After playing an on-the-ground section of Dark Void, I turned around and found Mr Barry Nugent from Geek Syndicate and (more relevantly) The Next Level behind me. Barry introduced me to his fellow Next Level host Amaechi, but sadly I didn’t see the guys again all day. Good to see them though, and their ‘cast is highly recommended.
Pushed in all our faces whether we liked it or not was Avatar, the game of the James Cameron film. While the 3-D display was impressive, the number of demopods for this bloody thing was way, way out of proportion for the level of interest. It’ll be interesting to see whether this marketing onslaught has an effect. From a distance, it looked a lot like a generic space shooter, but there could be a good game in there, I suppose? It’ll take a lot to get me past my Cameron aversion, though.

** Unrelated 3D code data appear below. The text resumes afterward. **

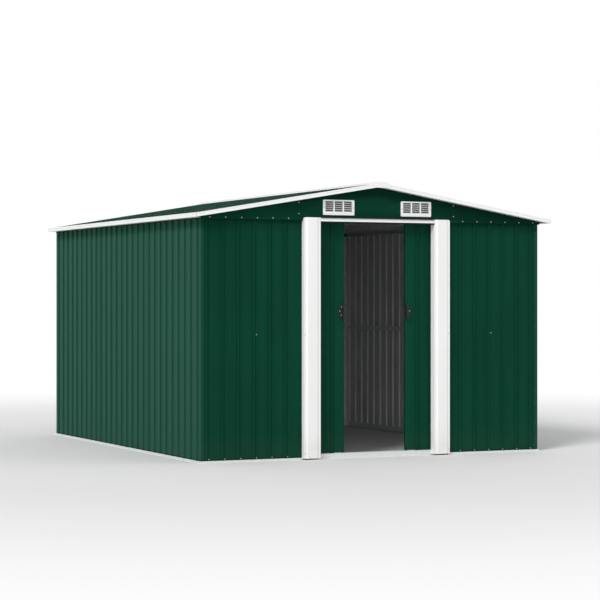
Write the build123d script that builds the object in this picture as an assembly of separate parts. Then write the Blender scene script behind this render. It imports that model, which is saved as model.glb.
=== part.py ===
from build123d import *
from math import cos, radians, sin, tan
import os

os.makedirs("parts", exist_ok=True)

# A sheet metal storage shed with a low gable roof and two sliding doors.
# Millimetres. X runs to the right along the front, Y towards the back, Z up.
# The origin is on the ground under the middle of the roof.

# Walls and roof
wall_width = 2450.0
wall_depth = 2930.0
header_top = 1549.0
side_overhang = 60.0
front_overhang = 75.0
back_overhang = 25.0
roof_angle = 9.5
eave_drop = 11.0

# Sheet and frame stock
sheet = 1.0
frame_gauge = 1.5
seat = 0.3

# Ribbed sheet
rib_pitch = 108.0
rib_base = 26.0
rib_top = 12.0
rib_height = 8.5
lap_width = 14.0
lap_joggle = 2.5
lap_end = 1.0
corner_return = 20.0
front_rib_start_left = 36.0
front_rib_start_right = 60.0
wall_head = 8.0

# Base frame
base_ledge = 13.0
base_web_top = 45.0
base_flange = 40.0
ledge_margin = 0.5

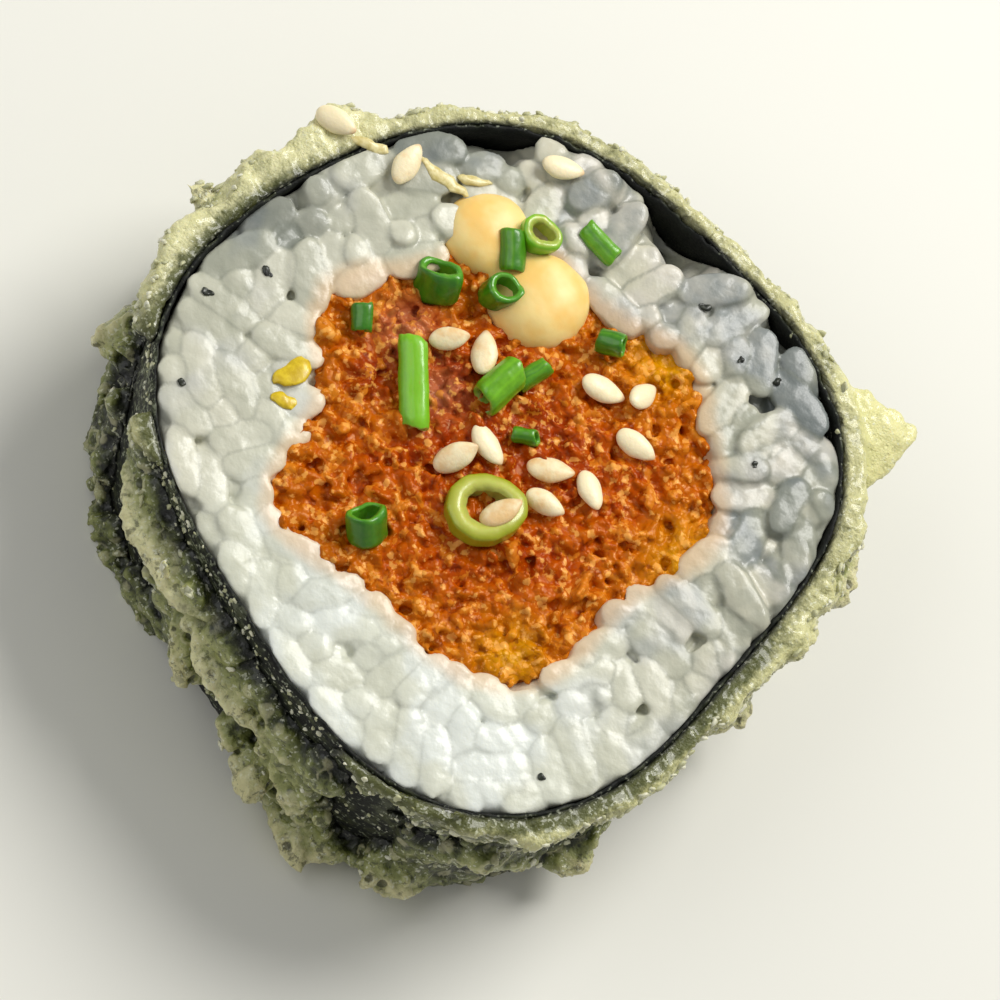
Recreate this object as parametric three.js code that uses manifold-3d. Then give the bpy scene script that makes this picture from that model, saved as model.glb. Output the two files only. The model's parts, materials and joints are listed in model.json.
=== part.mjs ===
// One slice of a battered and fried maki roll, lying on its lower cut face with the garnished face up.
// Millimetres. +Z is the roll's axis, z = 0 is the lower cut, and the origin is on the roll's axis.

import * as THREE from "three";
import { mergeVertices } from "three/addons/utils/BufferGeometryUtils.js";
import Module from "manifold-3d";

const wasm = await Module();
wasm.setup();

// Driving dimensions of the slice.
const sliceHeight = 16; // from cut to cut
const rollRadius = 22.4; // mean, to the outside of the seaweed
const noriThickness = 0.7;
const fillingRadius = 14.4; // mean
const layerGap = 0.3; // clearance between neighbouring layers
const grain = { length: 6.4, width: 2.8, depth: 2.5 };
const seed = { length: 3.1, width: 1.9, depth: 1.1 };
const bluntness = 0.7; // of the ends of grains, seeds and flakes: 1 is a plain egg

// Levels of the upper face.
const riceCoreTop = sliceHeight - 1.35;
const fillingTop = sliceHeight - 0.9;
const mayoFoot = sliceHeight - 1.6;

// Slow waves that pull a round layer out of true: how many to a turn, how high, and where one crests.
const rollWaves = [
  { turns: 2, height: 0.35, crest: -20 },
  { turns: 3, height: 0.95, crest: 65 },
  { turns: 4, height: 0.9, crest: 38 },
  { turns: 5, height: 0.2, crest: -22 },
];
const fillingWaves = [
  { turns: 3, height: 0.45, crest: 41 },
  { turns: 4, height: 0.65, crest: 49 },
  { turns: 5, height: 0.6, crest: 29 },
  { turns: 6, height: 0.7, crest: 5 },
  { turns: 7, height: 0.6, crest: 24 },
];

// The fried batter: a thin coat with lumps, long ridges and blobs on it, and flakes that stand out of it.
const batter = { coat: 0.6, thinnest: 0.35, lumps: 110, lumpHeight: 0.8, lumpReach: 1.9 };
const batterWaves = [
  { turns: 1, height: 0.25, crest: -85 },
  { turns: 2, height: 0.25, crest: 50 },
  { turns: 3, height: 0.15, crest: 160 },
];
// angle round the roll, height up it, rise off the skin, length, width, and slope from level
const ridges = [
  { angle: -122, height: 12.4, rise: 1.7, length: 12, width: 1.5, slope: 6 },
  { angle: -98, height: 10.8, rise: 1.6, length: 9, width: 1.7, slope: -14 },
  { angle: -82, height: 5.2, rise: 2.4, length: 7, width: 3, slope: 30 },
  { angle: -60, height: 3, rise: 2.2, length: 6, width: 2.4, slope: -12 },
  { angle: -44, height: 8.6, rise: 1.3, length: 6.5, width: 1.7, slope: -35 },
  { angle: -14, height: 12.8, rise: 1, length: 8, width: 2, slope: 10 },
  { angle: 6, height: 4.6, rise: 1.7, length: 7.5, width: 2.2, slope: 22 },
  { angle: 28, height: 12.6, rise: 1.8, length: 8.5, width: 2.4, slope: 4 },
  { angle: 46, height: 6.4, rise: 1.5, length: 6, width: 1.8, slope: -40 },
  { angle: 78, height: 9.6, rise: 1.2, length: 8, width: 1.5, slope: 15 },
  { angle: 104, height: 4.4, rise: 1.9, length: 7, width: 2.3, slope: -20 },
  { angle: 136, height: 8.2, rise: 1.6, length: 7, width: 1.8, slope: 38 },
  { angle: 158, height: 14.2, rise: 1.6, length: 9, width: 1.8, slope: -5 },
  { angle: 176, height: 5.6, rise: 2, length: 6, width: 2.2, slope: -28 },
  { angle: -156, height: 9.4, rise: 1.4, length: 8, width: 1.6, slope: 26 },
];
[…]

OK, some other quick impressions before I wrap up: Bayonetta is as completely bonkers as you’d expect; Saw: The Videogame is equally what you’d expect, i.e. a clunky Silent Hill clone; Wheelspin on the Wii is graphically crude but could provide some multiplayer fun if you’re up for a straightforward racer on that console; Heavy Rain looks like a rather ponderous movie that forces you to play ‘Simon Says’ throughout; and God of War III is more of the flashy, spectacular same, but if they continue to use those QTE finishes they can sod right off.
The Eurogamer Expo is a great idea, well executed by the team behind the show, and I hope it continues on an annual basis. It’s a fun, inexpensive afternoon and a great chance to get some hands on time with forthcoming titles. Well worth attending.